* _GOAL OF THE EXERCISE_:
Print every line of the listing exactly, please.

BEGIN INFORMATION SUPPLIED

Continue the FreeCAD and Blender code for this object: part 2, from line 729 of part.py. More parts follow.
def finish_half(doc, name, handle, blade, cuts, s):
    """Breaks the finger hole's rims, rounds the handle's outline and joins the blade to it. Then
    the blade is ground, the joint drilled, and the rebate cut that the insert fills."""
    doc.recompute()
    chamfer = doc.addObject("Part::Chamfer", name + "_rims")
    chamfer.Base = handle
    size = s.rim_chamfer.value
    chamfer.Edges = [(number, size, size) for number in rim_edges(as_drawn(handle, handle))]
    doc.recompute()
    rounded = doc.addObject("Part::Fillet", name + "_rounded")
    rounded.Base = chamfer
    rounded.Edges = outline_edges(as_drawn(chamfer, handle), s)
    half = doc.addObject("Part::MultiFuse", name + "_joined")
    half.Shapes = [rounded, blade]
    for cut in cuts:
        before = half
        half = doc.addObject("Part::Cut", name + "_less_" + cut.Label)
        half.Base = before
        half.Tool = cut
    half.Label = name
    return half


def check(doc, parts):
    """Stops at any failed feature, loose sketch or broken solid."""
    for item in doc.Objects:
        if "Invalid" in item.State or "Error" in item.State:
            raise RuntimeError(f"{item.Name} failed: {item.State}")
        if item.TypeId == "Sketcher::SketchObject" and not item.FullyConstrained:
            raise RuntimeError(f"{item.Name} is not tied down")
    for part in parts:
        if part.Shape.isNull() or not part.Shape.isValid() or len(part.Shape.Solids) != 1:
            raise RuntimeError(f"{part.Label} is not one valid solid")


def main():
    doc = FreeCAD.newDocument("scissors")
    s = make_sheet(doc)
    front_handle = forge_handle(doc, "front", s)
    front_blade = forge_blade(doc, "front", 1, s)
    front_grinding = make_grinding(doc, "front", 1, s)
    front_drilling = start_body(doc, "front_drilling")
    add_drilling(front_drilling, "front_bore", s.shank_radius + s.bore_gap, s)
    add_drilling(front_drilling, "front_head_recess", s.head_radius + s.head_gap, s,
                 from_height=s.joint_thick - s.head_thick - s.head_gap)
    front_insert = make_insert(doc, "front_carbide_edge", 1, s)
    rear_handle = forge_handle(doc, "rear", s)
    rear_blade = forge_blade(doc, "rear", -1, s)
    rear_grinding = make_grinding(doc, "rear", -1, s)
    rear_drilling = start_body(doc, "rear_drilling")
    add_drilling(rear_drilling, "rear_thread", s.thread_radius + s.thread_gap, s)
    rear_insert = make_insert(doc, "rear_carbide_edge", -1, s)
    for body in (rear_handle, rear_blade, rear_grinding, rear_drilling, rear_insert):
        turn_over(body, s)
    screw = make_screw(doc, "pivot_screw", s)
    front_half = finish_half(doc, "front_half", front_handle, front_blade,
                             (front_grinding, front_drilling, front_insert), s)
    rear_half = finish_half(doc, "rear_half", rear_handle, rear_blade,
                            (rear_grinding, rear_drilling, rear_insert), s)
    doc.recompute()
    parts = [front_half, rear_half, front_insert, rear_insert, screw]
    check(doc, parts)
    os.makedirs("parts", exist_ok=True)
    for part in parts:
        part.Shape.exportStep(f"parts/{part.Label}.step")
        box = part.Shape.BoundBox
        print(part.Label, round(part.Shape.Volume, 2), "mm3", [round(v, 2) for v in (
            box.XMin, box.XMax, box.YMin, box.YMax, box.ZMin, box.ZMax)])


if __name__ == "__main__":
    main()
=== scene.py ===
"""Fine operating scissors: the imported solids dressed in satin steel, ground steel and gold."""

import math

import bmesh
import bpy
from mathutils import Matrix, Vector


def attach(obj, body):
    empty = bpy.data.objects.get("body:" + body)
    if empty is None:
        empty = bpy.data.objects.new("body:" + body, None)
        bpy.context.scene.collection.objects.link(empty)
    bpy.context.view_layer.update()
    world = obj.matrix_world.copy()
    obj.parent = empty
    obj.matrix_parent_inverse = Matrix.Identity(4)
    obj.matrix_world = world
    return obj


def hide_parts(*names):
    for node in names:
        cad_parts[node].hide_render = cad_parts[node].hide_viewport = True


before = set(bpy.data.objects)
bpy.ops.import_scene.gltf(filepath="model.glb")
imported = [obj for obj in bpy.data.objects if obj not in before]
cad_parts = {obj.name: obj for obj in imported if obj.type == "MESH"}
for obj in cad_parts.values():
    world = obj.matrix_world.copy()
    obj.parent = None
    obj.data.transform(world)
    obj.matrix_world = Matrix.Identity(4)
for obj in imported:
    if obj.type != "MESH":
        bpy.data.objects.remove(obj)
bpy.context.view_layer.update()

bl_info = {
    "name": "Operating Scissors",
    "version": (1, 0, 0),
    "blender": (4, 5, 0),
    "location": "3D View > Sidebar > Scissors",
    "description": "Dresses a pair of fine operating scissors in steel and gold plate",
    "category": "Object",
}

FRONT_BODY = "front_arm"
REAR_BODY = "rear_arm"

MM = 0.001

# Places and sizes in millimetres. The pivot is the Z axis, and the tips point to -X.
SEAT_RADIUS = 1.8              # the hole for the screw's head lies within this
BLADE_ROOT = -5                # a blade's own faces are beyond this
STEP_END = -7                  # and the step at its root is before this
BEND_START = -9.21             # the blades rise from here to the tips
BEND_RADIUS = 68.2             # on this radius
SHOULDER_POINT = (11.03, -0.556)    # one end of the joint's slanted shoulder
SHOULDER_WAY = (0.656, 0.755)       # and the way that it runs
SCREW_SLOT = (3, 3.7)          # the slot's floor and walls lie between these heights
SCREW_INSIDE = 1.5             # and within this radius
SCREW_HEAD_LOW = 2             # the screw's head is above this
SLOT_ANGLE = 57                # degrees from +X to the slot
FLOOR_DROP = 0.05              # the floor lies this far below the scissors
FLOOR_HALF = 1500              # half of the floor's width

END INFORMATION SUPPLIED

* _RESPONSE TO THIS TASK_:
Continue the FreeCAD and Blender code for this object: part 2, from line 729 of part.py. More parts follow.
def finish_half(doc, name, handle, blade, cuts, s):
    """Breaks the finger hole's rims, rounds the handle's outline and joins the blade to it. Then
    the blade is ground, the joint drilled, and the rebate cut that the insert fills."""
    doc.recompute()
    chamfer = doc.addObject("Part::Chamfer", name + "_rims")
    chamfer.Base = handle
    size = s.rim_chamfer.value
    chamfer.Edges = [(number, size, size) for number in rim_edges(as_drawn(handle, handle))]
    doc.recompute()
    rounded = doc.addObject("Part::Fillet", name + "_rounded")
    rounded.Base = chamfer
    rounded.Edges = outline_edges(as_drawn(chamfer, handle), s)
    half = doc.addObject("Part::MultiFuse", name + "_joined")
    half.Shapes = [rounded, blade]
    for cut in cuts:
        before = half
        half = doc.addObject("Part::Cut", name + "_less_" + cut.Label)
        half.Base = before
        half.Tool = cut
    half.Label = name
    return half


def check(doc, parts):
    """Stops at any failed feature, loose sketch or broken solid."""
    for item in doc.Objects:
        if "Invalid" in item.State or "Error" in item.State:
            raise RuntimeError(f"{item.Name} failed: {item.State}")
        if item.TypeId == "Sketcher::SketchObject" and not item.FullyConstrained:
            raise RuntimeError(f"{item.Name} is not tied down")
    for part in parts:
        if part.Shape.isNull() or not part.Shape.isValid() or len(part.Shape.Solids) != 1:
            raise RuntimeError(f"{part.Label} is not one valid solid")


def main():
    doc = FreeCAD.newDocument("scissors")
    s = make_sheet(doc)
    front_handle = forge_handle(doc, "front", s)
    front_blade = forge_blade(doc, "front", 1, s)
    front_grinding = make_grinding(doc, "front", 1, s)
    front_drilling = start_body(doc, "front_drilling")
    add_drilling(front_drilling, "front_bore", s.shank_radius + s.bore_gap, s)
    add_drilling(front_drilling, "front_head_recess", s.head_radius + s.head_gap, s,
                 from_height=s.joint_thick - s.head_thick - s.head_gap)
    front_insert = make_insert(doc, "front_carbide_edge", 1, s)
    rear_handle = forge_handle(doc, "rear", s)
    rear_blade = forge_blade(doc, "rear", -1, s)
    rear_grinding = make_grinding(doc, "rear", -1, s)
    rear_drilling = start_body(doc, "rear_drilling")
    add_drilling(rear_drilling, "rear_thread", s.thread_radius + s.thread_gap, s)
    rear_insert = make_insert(doc, "rear_carbide_edge", -1, s)
    for body in (rear_handle, rear_blade, rear_grinding, rear_drilling, rear_insert):
        turn_over(body, s)
    screw = make_screw(doc, "pivot_screw", s)
    front_half = finish_half(doc, "front_half", front_handle, front_blade,
                             (front_grinding, front_drilling, front_insert), s)
    rear_half = finish_half(doc, "rear_half", rear_handle, rear_blade,
                            (rear_grinding, rear_drilling, rear_insert), s)
    doc.recompute()
    parts = [front_half, rear_half, front_insert, rear_insert, screw]
    check(doc, parts)
    os.makedirs("parts", exist_ok=True)
    for part in parts:
        part.Shape.exportStep(f"parts/{part.Label}.step")
        box = part.Shape.BoundBox
        print(part.Label, round(part.Shape.Volume, 2), "mm3", [round(v, 2) for v in (
            box.XMin, box.XMax, box.YMin, box.YMax, box.ZMin, box.ZMax)])


if __name__ == "__main__":
    main()
=== scene.py ===
"""Fine operating scissors: the imported solids dressed in satin steel, ground steel and gold."""

import math

import bmesh
import bpy
from mathutils import Matrix, Vector


def attach(obj, body):
    empty = bpy.data.objects.get("body:" + body)
    if empty is None:
        empty = bpy.data.objects.new("body:" + body, None)
        bpy.context.scene.collection.objects.link(empty)
    bpy.context.view_layer.update()
    world = obj.matrix_world.copy()
    obj.parent = empty
    obj.matrix_parent_inverse = Matrix.Identity(4)
    obj.matrix_world = world
    return obj


def hide_parts(*names):
    for node in names:
        cad_parts[node].hide_render = cad_parts[node].hide_viewport = True


before = set(bpy.data.objects)
bpy.ops.import_scene.gltf(filepath="model.glb")
imported = [obj for obj in bpy.data.objects if obj not in before]
cad_parts = {obj.name: obj for obj in imported if obj.type == "MESH"}
for obj in cad_parts.values():
    world = obj.matrix_world.copy()
    obj.parent = None
    obj.data.transform(world)
    obj.matrix_world = Matrix.Identity(4)
for obj in imported:
    if obj.type != "MESH":
        bpy.data.objects.remove(obj)
bpy.context.view_layer.update()

bl_info = {
    "name": "Operating Scissors",
    "version": (1, 0, 0),
    "blender": (4, 5, 0),
    "location": "3D View > Sidebar > Scissors",
    "description": "Dresses a pair of fine operating scissors in steel and gold plate",
    "category": "Object",
}

FRONT_BODY = "front_arm"
REAR_BODY = "rear_arm"

MM = 0.001

# Places and sizes in millimetres. The pivot is the Z axis, and the tips point to -X.
SEAT_RADIUS = 1.8              # the hole for the screw's head lies within this
BLADE_ROOT = -5                # a blade's own faces are beyond this
STEP_END = -7                  # and the step at its root is before this
BEND_START = -9.21             # the blades rise from here to the tips
BEND_RADIUS = 68.2             # on this radius
SHOULDER_POINT = (11.03, -0.556)    # one end of the joint's slanted shoulder
SHOULDER_WAY = (0.656, 0.755)       # and the way that it runs
SCREW_SLOT = (3, 3.7)          # the slot's floor and walls lie between these heights
SCREW_INSIDE = 1.5             # and within this radius
SCREW_HEAD_LOW = 2             # the screw's head is above this
SLOT_ANGLE = 57                # degrees from +X to the slot
FLOOR_DROP = 0.05              # the floor lies this far below the scissors
FLOOR_HALF = 1500              # half of the floor's width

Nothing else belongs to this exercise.